AMSTERDAM — Borussia Dortmund II strike ace Terrence Boyd has spent most of his first season at the club adeptly displaying two valuable soccer items: goals and patience.
The 21-year-old Bremen native, whose father is an American serviceman, has hit for 11 goals in 17 Regionalliga West matches, including an impressive half-dozen in nine away starts.
Combining power with agility, Boyd plays like a goal shark. With most clubs, he'd have been moved to the first team already, but this youngster understands his place behind international stars like Lucas Barrios of Paraguay and Poland's Robert Lewandowski in a Dortmund system that plays but one striker between wingers.
"I'm training with the pros two times a week," Boyd told MLSsoccer.com by phone from Dortmund on Tuesday. "If somebody gets injured, I might get a chance. I just have to keep on working. I think, one day, I'll get my chance and I hope that I will use it."
Though BvB boss Jürgen Klopp and staff haven't given him particular training assignments for reaching Bundesliga readiness, he says splitting time between the senior side and the fourth-division second team has given him a clear indication of the gulf he's attempting to cross.
"They are the German champs, so the level is so high," Boyd explained. "It's not that I have to work on certain things — I have to make it better on every facet and specific skill.
"Personally, I've been working more on technique. But when you train with [Barrios and Lewandowski], it just makes you better — or when you train against Neven Subotić, a real high-class defender," he added.
The contrast in quality wears him out.
"It's a big difference between training with the pros and the reserves," he said before pausing to chuckle. "After that practice, I am quite tired!"
On Wednesday, Boyd's drive for the Dortmund first team pitted him in Regionalliga play against Kaiserslautern II, and fellow German-American goal scorer Andrew Wooten. The two strikers are pals, but also find themselves in competition for a US Olympic place.
"We're friends," said Boyd. "We get along. We write or call to ask how the other is doing or something. I also enjoy being in [Olympic] camp with him."
After the midweek league tilt in which both scored in Dortmund II's 2-1 win, Boyd is the one who will fly to join up with Caleb Porter's latest Under-23 gathering. Next Wednesday, he will hope to play in his first border war when the U-23s host Mexico for a "friendly" in Frisco, Texas.

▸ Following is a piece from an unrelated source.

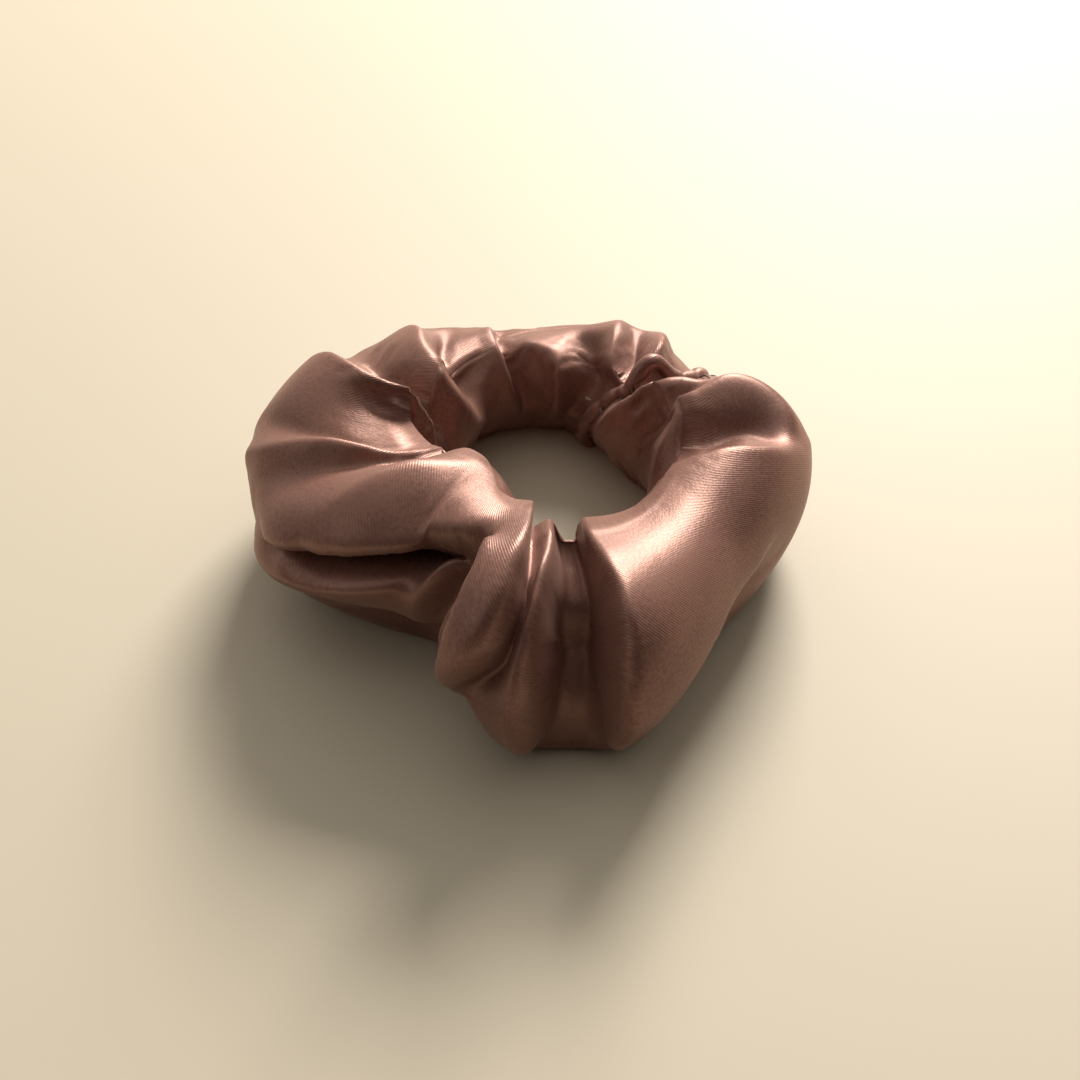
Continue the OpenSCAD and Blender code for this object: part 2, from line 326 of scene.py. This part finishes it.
class Satin:
    """The satin as a grid of points in millimetres. Ridges, valleys and lapped edges are
    drawn on it as lines, and between them it hangs taut, like a tent on its poles."""

    def __init__(self, along, around):
        self.turn, self.around = np.meshgrid(
            even_turns(along), np.arange(around) * 360.0 / around, indexing="ij"
        )
        self.plain = on_tube(self.turn, self.around)
        outward = grid_normals(self.plain)
        forward = np.roll(self.plain, -1, 0) - np.roll(self.plain, 1, 0)
        forward /= np.linalg.norm(forward, axis=-1, keepdims=True)
        self.axes = np.stack([outward, forward, np.cross(outward, forward)], -1)
        self.step = [
            np.linalg.norm(np.roll(self.plain, -1, k) - self.plain, axis=-1) for k in (0, 1)
        ]
        self.pull = np.zeros_like(self.plain)
        self.held = np.zeros(self.turn.shape, bool)

    def trace(self, line, values):
        """A smooth route through the (turn, around) points of a line, with each list of
        values carried along it: straight between the points, then averaged with its
        neighbours 200 times."""
        line = np.array(line, float)
        line[:, 0] = np.unwrap(line[:, 0], period=360)
        knots = np.arange(len(line))
        place = np.linspace(0, len(line) - 1, trace_steps * (len(line) - 1) + 1)
        columns = [line[:, 0], line[:, 1]] + [np.broadcast_to(v, len(line)) for v in values]
        route = np.stack([np.interp(place, knots, column) for column in columns], -1)
        for _ in range(trace_blurs):
            route[1:-1] = (route[:-2] + 2 * route[1:-1] + route[2:]) / 4
        return route.T

    def nearest(self, i, j):
        """The grid point nearest to row i and column j, both of them wrapped round."""
        rows, columns = self.turn.shape
        return np.rint(i).astype(int) % rows, np.rint(j).astype(int) % columns

    def line(self, line, left, right=None, lean=0.0):
        """Hold the satin at a height above the plain tube along a line of (turn, around)
        points. With two heights the line is an edge, 0.7 mm to each side of it, and the
        higher side leans over the lower one by lean to the left."""
        sides = ((left, 0.0),) if right is None else (
            (left, edge_half), (right, -edge_half)
        )
        leading = np.mean(left) > np.mean(left if right is None else right)
        for number, (height, beside) in enumerate(sides):
            turn, around, height, over = self.trace(line, [height, lean])
            i = np.interp(turn % 360, self.turn[:, 0], np.arange(len(self.turn)))
            j = around % 360 / 360 * self.turn.shape[1]
            cell = self.nearest(i, j)
            heading = np.gradient(on_tube(turn, around), axis=0)
            heading = (heading[:, None] @ self.axes[cell])[:, 0, 1:]
            heading /= np.linalg.norm(heading, axis=1, keepdims=True) + 1e-9
            leftward = np.stack([-heading[:, 1], heading[:, 0]], -1)
            i = i + beside * leftward[:, 0] / self.step[0][cell]
            j = j + beside * leftward[:, 1] / self.step[1][cell]
            cell = self.nearest(i, j)
            over = over * (right is not None and (number == 0) == leading)
            self.pull[cell] = np.concatenate([height[:, None], over[:, None] * leftward], 1)
            self.held[cell] = True

    def hang(self, soften=3):
        """Settle the satin between its lines: each free point moves to the mean of its four
        neighbours, first on a coarse grid and then on finer ones. Then every point is
        averaged with its neighbours a few times, which rounds the edges."""
        stiff = [1 / step.mean() ** 2 for step in self.step]
        shape = self.turn.shape
        move = np.zeros((shape[0] // 8, shape[1] // 8, 3))
        for block in (8, 4, 2, 1):
            rows, columns = shape[0] // block, shape[1] // block
            move = np.repeat(np.repeat(move, rows // len(move), 0), columns // move.shape[1], 1)
            tiles = (rows, block, columns, block)
            count = self.held.reshape(tiles).sum((1, 3))[..., None]
            pulled = (self.pull * self.held[..., None]).reshape(*tiles, 3).sum((1, 3))
            fixed = pulled / np.maximum(count, 1)
            for _ in range(hang_rounds):
                mean = stiff[0] * (np.roll(move, 1, 0) + np.roll(move, -1, 0))
                mean += stiff[1] * (np.roll(move, 1, 1) + np.roll(move, -1, 1))
                move = np.where(count > 0, fixed, mean / (2 * sum(stiff)))
        for _ in range(soften):
            for k in (0, 1):
                move = (np.roll(move, 1, k) + 2 * move + np.roll(move, -1, k)) / 4
        self.shift = (self.axes @ move[..., None])[..., 0]

    def points(self):
        """The plain tube's points, moved by the shift."""
        return self.plain + self.shift


satin = Satin(along_n, around_n)
line = satin.line

# The satin keeps to the plain tube along the elastic and where it rests on the table.
every = np.arange(0, 361, 30)
for around in (210, 235, 260, 285):
    line([(turn, around) for turn in every], 0)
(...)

"I don't really know about the rivalry with Mexico, but I will see it," he stated. "I don't care about who you're playing, though. If you play for your country, you always give it 100 percent, you know?"
Of his two countries, though, Boyd is only now becoming familiar with the one belonging to the shirt he now hopes to wear in London. He greatly enjoyed the American lifestyle during an extended camp in Florida late last year and can't wait to check out Texas.

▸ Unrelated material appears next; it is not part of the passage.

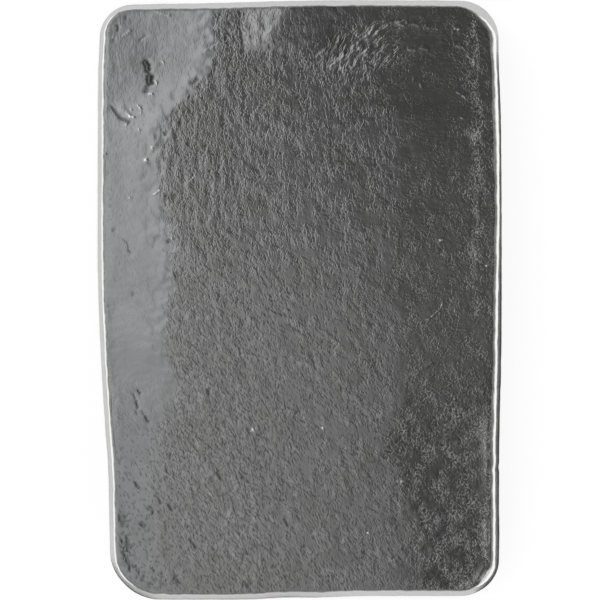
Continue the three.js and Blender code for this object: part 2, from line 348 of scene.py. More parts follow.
def scattered_pits(x, y):
    """Sparse slanting pits: at the front left, and long upright ones just inside the left margin's end."""
    across, _ = grain_place(x, y)
    beside = bell(past_left_margin(x, y) - 1.5, 2.2) * smoothstep(y, 8, 10)
    front = front_left_share(x, y) + 0.5 * left_share(x, y) * smoothstep(-y, 10, 10)
    slanting = smoothstep(PITS(across / 0.7, y / 1.25), 0.38, 0.35) * np.clip(0.7 * front, 0, 1)
    upright = smoothstep(PITS(x / 0.75 + 80, y / 2.0), 0.20, 0.45) * beside
    return slanting + 1.7 * upright


def dash_share(x, y):
    """How thickly the face has small slanting dashes: at the front left and along the left margin."""
    margin = left_share(x, y) * (0.05 + 0.13 * smoothstep(-y, 14, 12))
    dense = (0.25 + 0.35 * smoothstep(-y, -4, 24)) * (1 - left_share(x, y)) * (1 - right_share(x, y))
    return np.clip(0.5 * front_left_share(x, y) + margin + dense, 0, 1)


def scattered_grits(x, y):
    """Sparse raised commas on the dark margin."""
    share = right_share(x, y) * (1 - 0.5 * back_right_calm(x, y))
    return smoothstep(PITS(x / 0.55 + 90, y / 0.7 + 50), 0.30, 0.35) * share


# -------- the cold ring at the back right
# The ring's middle and radius, and how much its folds turn outwards along it.
RING_X, RING_Y, RING_RADIUS, RING_SLANT = 18.9, 28.7, 16.5, 0.25

# The ring's larger ridges of metal that set in folds, as lines: height, half width and the points.
FOLDS = [
    (0.040, 0.30, [(5.2, 38.2), (7.9, 40.7), (10.9, 43.1), (12.2, 44.5)]),
    (0.055, 0.32, [(7.0, 39.3), (9.9, 41.5), (12.4, 43.4), (14.4, 44.9), (15.8, 45.3), (17.8, 45.4)]),
    (0.040, 0.28, [(10.6, 40.8), (12.6, 42.4), (14.6, 43.6)]),
    (0.035, 0.28, [(7.6, 37.7), (9.9, 39.3), (11.5, 40.6)]),
    (0.030, 0.26, [(14.2, 38.4), (15.0, 40.4), (17.4, 41.3), (20.6, 41.2)]),
    (0.025, 0.26, [(17.8, 45.4), (20.4, 45.0), (23.7, 44.6), (25.2, 44.3)]),
    (0.030, 0.28, [(25.8, 42.0), (27.6, 40.4), (29.0, 38.9)]),
    (0.025, 0.26, [(3.0, 40.0), (5.0, 41.7), (6.4, 42.6)]),
]


def ring_place(x, y):
    """Places as distances from the ring's middle and along the ring."""
    return np.hypot(x - RING_X, y - RING_Y), RING_RADIUS * np.arctan2(y - RING_Y, x - RING_X)


def ring_strength(x, y):
    """How strongly the metal is drawn into the ring's fine folds: most towards the left and the back."""
    out, along = ring_place(x, y)
    angle = np.degrees(along / RING_RADIUS)
    ragged = out + 1.2 * SLOW(x / 2.2 + 15, y / 2.2)
    band = smoothstep(ragged, 9.2, 3.0) * (1 - smoothstep(ragged, 17.8, 2.6))
    thick = smoothstep(angle, 90, 22) * (1 - smoothstep(angle, 140, 16))
    faint = smoothstep(angle, 22, 22) * (1 - smoothstep(angle, 146, 12))
    patches = np.clip(0.8 + 0.8 * FLOW(out / 1.6, along / 6) + 0.9 * FLOW(x / 1.1, y / 1.1 + 50), 0.05, 1.7)
    return band * (0.3 * faint + 0.7 * thick) * patches


def distance_to_line(x, y, points):
    """How far places are from a line of straight stretches."""
    best = np.full(np.shape(x), np.inf)
    for (ax, ay), (bx, by) in zip(points, points[1:]):
        dx, dy = bx - ax, by - ay
        along = np.clip(((x - ax) * dx + (y - ay) * dy) / (dx * dx + dy * dy), 0, 1)
        best = np.minimum(best, np.hypot(x - ax - along * dx, y - ay - along * dy))
    return best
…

"My family is from Queens, N.Y.," said Boyd. "I left there as a baby. I was born in Germany, but I lived in New York when I was one year old for about a year. I've been back two times, once back in New York and once on vacation in Charleston, S.C."
His US youth international career kicked off with an U-20 friendly against France last year, after which he was invited to compete for an Olympic place. At first, he accepted with some reservations. During the initial camp in Duisburg, Germany, last November, however, he was a quick convert to the chase for summer gold.
"Now, I'm getting really excited," said Boyd, perking up. "We have a good team, the depth of the team is really strong. Our attack, in every position, has the quality to make problems. Hopefully, we qualify and [have] a good tournament."
And as he finds himself battling to make the field for another good team, Boyd is calm to the fact that he is on another wait filled with work. One look at the camp roster shows both the fine company he'll keep in Texas and plenty of potential aces like Wooten hoping for a later turn.
"I really like Juan Agudelo, he's a very good striker, but we are all there for the same reason: to fight for a spot," he declared. "I'll do everything to make sure I'm on the qualifying team and help the US qualify for the Olympics."
That all sounds great, and Boyd clearly knows what he's up against to make a pair of exciting first teams. But there's just one question lingering: What would happen if Germany suddenly summoned him to a camp?
"If the Under-21s called me, just for a camp or something, maybe I would just try it," he said. "But if it was a camp for a real match, I would choose USA. I wouldn't play for Germany. I'm definitely USA now."